From the Journals

Mixing BP meds with NSAID may be ‘triple whammy’ for kidneys


 

FROM MATHEMATICAL BIOSCIENCES

Patients who mix a diuretic and renin-angiotensin system (RAS) inhibitor with a nonsteroidal anti-inflammatory drug (NSAID) could face a higher risk of developing acute kidney injury (AKI), a new analysis confirms.

The study also looked at risk factors associated with the effect of triple therapy with these agents, which has been called “triple whammy” AKI.

“It’s not that everyone who happens to take this combination of drugs is going to have problems,” Anita Layton, PhD, University of Waterloo, Ontario, said in a statement. “But the research shows it’s enough of a problem that you should exercise caution.”

The study was published online in Mathematical Biosciences.

In an earlier study, triple therapy with a diuretic, RAS inhibitor, and NSAID was associated with a 31% increased risk for AKI, relative to diuretic and RAS inhibitor therapy only.

However, the factors that predispose some patients to develop “triple whammy” AKI are unclear.

To better understand the mechanism by which triple therapy increases risk for AKI, Dr.

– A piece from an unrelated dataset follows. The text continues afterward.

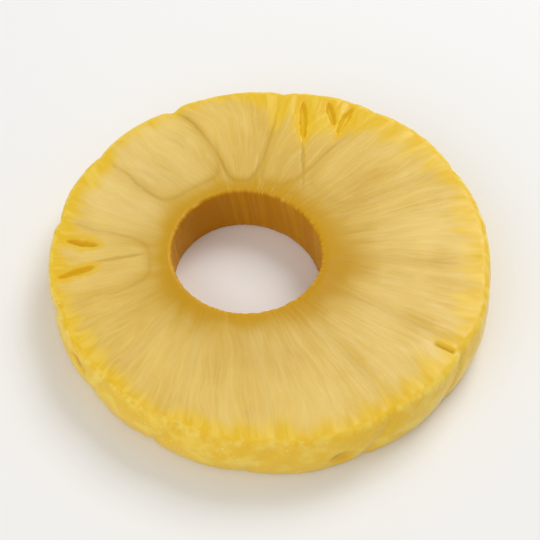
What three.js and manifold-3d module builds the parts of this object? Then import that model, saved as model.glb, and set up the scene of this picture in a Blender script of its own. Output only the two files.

Layton and colleagues used computational models to gauge interactions between concurrent use of a diuretic, a RAS inhibitor, and an NSAID.

They identified dehydration and high sensitivity to drug treatment as key contributing factors to the development of triple whammy AKI.

Their model simulations suggested that low water intake, the myogenic response (that is, the reflex response of arteries and arterioles to changes in blood pressure to maintain consistent blood flow), and drug sensitivity “may predispose patients with hypertension to develop triple whammy-induced AKI,” they wrote.

“We hypothesize that individuals with an impaired myogenic response may be particularly susceptible to triple whammy AKI. Additionally, increased drug sensitivity or low water intake can predispose patients to triple whammy AKI,” they added.

In the absence of additional risk factors, there was no indication of an elevated risk for AKI when an angiotensin-converting enzyme (ACE) inhibitor and NSAID are combined, the study team said.

In contrast, when an ACE inhibitor, diuretic, and NSAID are combined, critical blood pressure and glomerular filtration rate (GFR) regulatory mechanisms are simultaneously interrupted, they reported.

“Perhaps not unexpectedly, model simulations indicate that triple treatment reduces GFR more than single or double treatments in all individuals. However, under triple treatment, urine volume and GFR have not been predicted to fall sufficiently far to indicate AKI,” they wrote. “This result is consistent with the fact that only a fraction of individuals develop AKI following triple treatment.”

They expect, therefore, that hypertensive patients who are otherwise healthy will be able to withstand triple treatment, in the absence of these aggravating factors, the researchers concluded.

Nonetheless, it’s wise to “always be careful when mixing medications,” Dr. Layton told this news organization.

She noted that “triple whammy AKI is known among kidney researchers and nephrologists. To what extent nonspecialists are aware, it isn’t clear.

“More importantly,” Dr. Layton said, “NSAIDs can be obtained over the counter, and triple whammy AKI isn’t common knowledge outside of the medical community.”

This research was supported by the Canada 150 Research Chair program and by the Natural Sciences and Engineering Research Council of Canada. The authors have declared no conflicts of interest.

A version of this article first appeared on Medscape.com.